Китти спешно чикала своими ножничками у алтаря, молча и деловито освобождая связанного отца.
- Вот, - пыхтела она, перерезая надорванную веревку на руке Тристана, - а ты меня хотел отправить обратно. Чтоб ты без меня делал?!
Тристан молча дернул рукой, нетерпеливо обрывая остатки волшебной связи, и уселся на хрустальном алтаре. Ноги его все еще были схвачены веревками, но оружие у нег было припрятано в левом рукаве - инквизиторский жезл, которым Тристан не пользовался уже давно.

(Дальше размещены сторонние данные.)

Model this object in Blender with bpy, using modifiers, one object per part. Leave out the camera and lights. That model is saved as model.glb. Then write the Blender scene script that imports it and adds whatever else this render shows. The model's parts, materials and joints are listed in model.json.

Он вытряхнул его, словно опасную змею, словно нечто, что может навредить единым прикосновением, и резким движением направил его в сторону Эбигейл. Не было ни вспышки, ничего - лишь рябь пошла по воздуху, словно тот закипел от полуденного зноя.
Но Эбигейл, прибитая рогатиной неугомонного оборотня, яростно сопротивляющаяся, вдруг заорала, сморщилась, как скомканный в ладони лист бумаги, и исчезла, как разнесенный ветром пепел. Только-то и осталось от нее, что пояс из веревки, на который было прикреплено всяческое ведьмино добро, и склянка с частичками души Софи.

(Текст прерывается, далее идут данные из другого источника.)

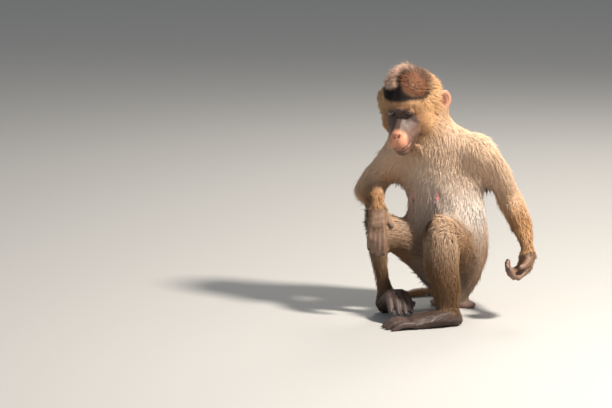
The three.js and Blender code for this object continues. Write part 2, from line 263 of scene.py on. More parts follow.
# %% Finer faces on the face itself
def refine(piece, back, half_width, bottom, top):
    """Halves the edges of a box of the face, given in head millimetres."""
    bm = bmesh.new()
    bm.from_mesh(piece.data)
    bm.verts.ensure_lookup_table()
    h = in_head([v.co for v in bm.verts])
    face = (h[:, 1] > back) & (np.abs(h[:, 0]) < half_width) & (h[:, 2] > bottom) & (h[:, 2] < top)
    edges = [e for e in bm.edges if face[e.verts[0].index] and face[e.verts[1].index]]
    bmesh.ops.subdivide_edges(bm, edges=edges, cuts=1, use_grid_fill=True, smooth=0)
    bmesh.ops.triangulate(bm, faces=[f for f in bm.faces if len(f.verts) > 3])
    bm.to_mesh(piece.data)
    bm.free()


refine(skin, 28, 34, -80, 20)
refine(skin, 72, 17, -68, -14)  # nose and lips
skin.data.calc_loop_triangles()
print("skin with a fine face", len(skin.data.loop_triangles), "triangles")

# %% [markdown]
# ## Blurring over the skin
# Many steps need the average of a point's neighbours: to smooth the shape, to spread a colour, to
# comb a direction. Blender's smooth operator moves points only. With the edges as two columns of
# numbers, one bincount per coordinate averages anything.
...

- Вот, - пропыхтел бравый оборотень, выдергивая из раскрошенных досок пола рога своего излюбленного оружия, - один взмах, и нечисти нет… а мы бы тут возились все вместе полчаса! Вот это я понимаю, мощь! Поэтому я и хочу быть инквизитором.
- Чтобы жезл был силен, им нельзя часто пользоваться, - глухо ответил Тристан, скрывая свою неловкость. - Этот жезл я не использовал добрую сотню лет. Иначе возился бы с этой ведьмой так же долго.

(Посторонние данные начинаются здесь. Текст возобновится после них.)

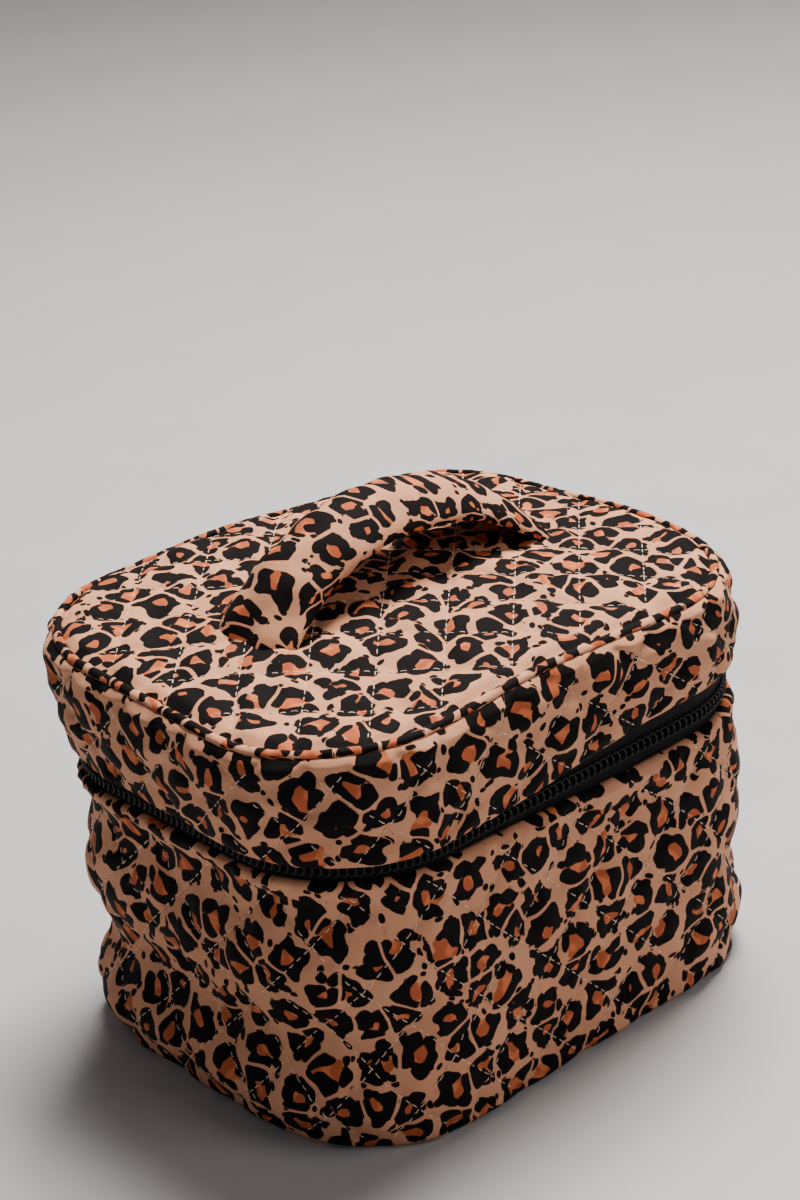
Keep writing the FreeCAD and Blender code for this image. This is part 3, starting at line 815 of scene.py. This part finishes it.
def bindings():
    for name, node_name, body, warp in (
        ("mouth_binding", "base_rim_binding", "base", warp_body),
        ("lid_mouth_binding", "lid_rim_binding", "lid", warp_lid),
    ):
        low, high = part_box(node_name)
        inset = SHELL + 0.0012
        piece = layer(name, inset, LINED + LINING + 0.0006 - inset, low[2], high[2], warp, step=0.002)
        finish_piece(piece, body, "binding", [node_name])


bindings()


# -------- zipper

TEETH_PITCH = 0.0034
TAPE_THICK = 0.0008
TAPE_ROWS = 12
ZIP_LENGTH = PERIMETER - 2 * HINGE_HALF


def zip_columns(step):
    return np.linspace(HINGE_HALF, PERIMETER - HINGE_HALF, int(ZIP_LENGTH / step))[None, :]


def tape(name, node_name, body, warp):
    low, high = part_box(node_name)
    s = zip_columns(0.0015)
    z = column(there_and_back(low[2], high[2], TAPE_ROWS)) + 0 * s
    insets = column(two_faces(HALF_X - high[0], TAPE_THICK, TAPE_ROWS)) + 0.00015 * ripple(s, 0 * s, 0.02, 3)
    piece = close_ends(swept(name, s, np.ones_like(insets), insets, z, warp, close_ring=False))
    finish_piece(piece, body, "zipper_tape", [node_name])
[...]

Густав галантно подал руку Софи, предлагая свою помощь, но она отвергла ее, поднялась сама, скрывая болезненную гримасу. Неспешно она отряхнула свое платье, ладонью отерла дрожащее лицо. Бой был выигран, и она осталась наедине со своим трофеем, с отвоеванной частью собственной личности. И ей стало вдруг страшно; она впервые подумала о том, что сейчас изменится. Превратится в кого-то другого. И не знает, будет ли новая личность добра и честна.
Китти торопливо резала веревки, удерживающие ноги Тристана. Слова Эбигейл обидными уколами всплыли в памяти - «даже ласки опытной развратницы-куклы его не соблазнили». Значит, она все ж успела продемонстрировать ему свои навыки?.. Она испытала укол ревности, хотя сейчас, кажется, глупо ревновать.
Тристан никогда не станет ее. И не разделит с нею жизнь.
Софи, подобрав его черный меч, безотчетным движением обернулась к алтарю, и вонзила его в хрусталь, меж ног Тристана, в опасной близости от его паха.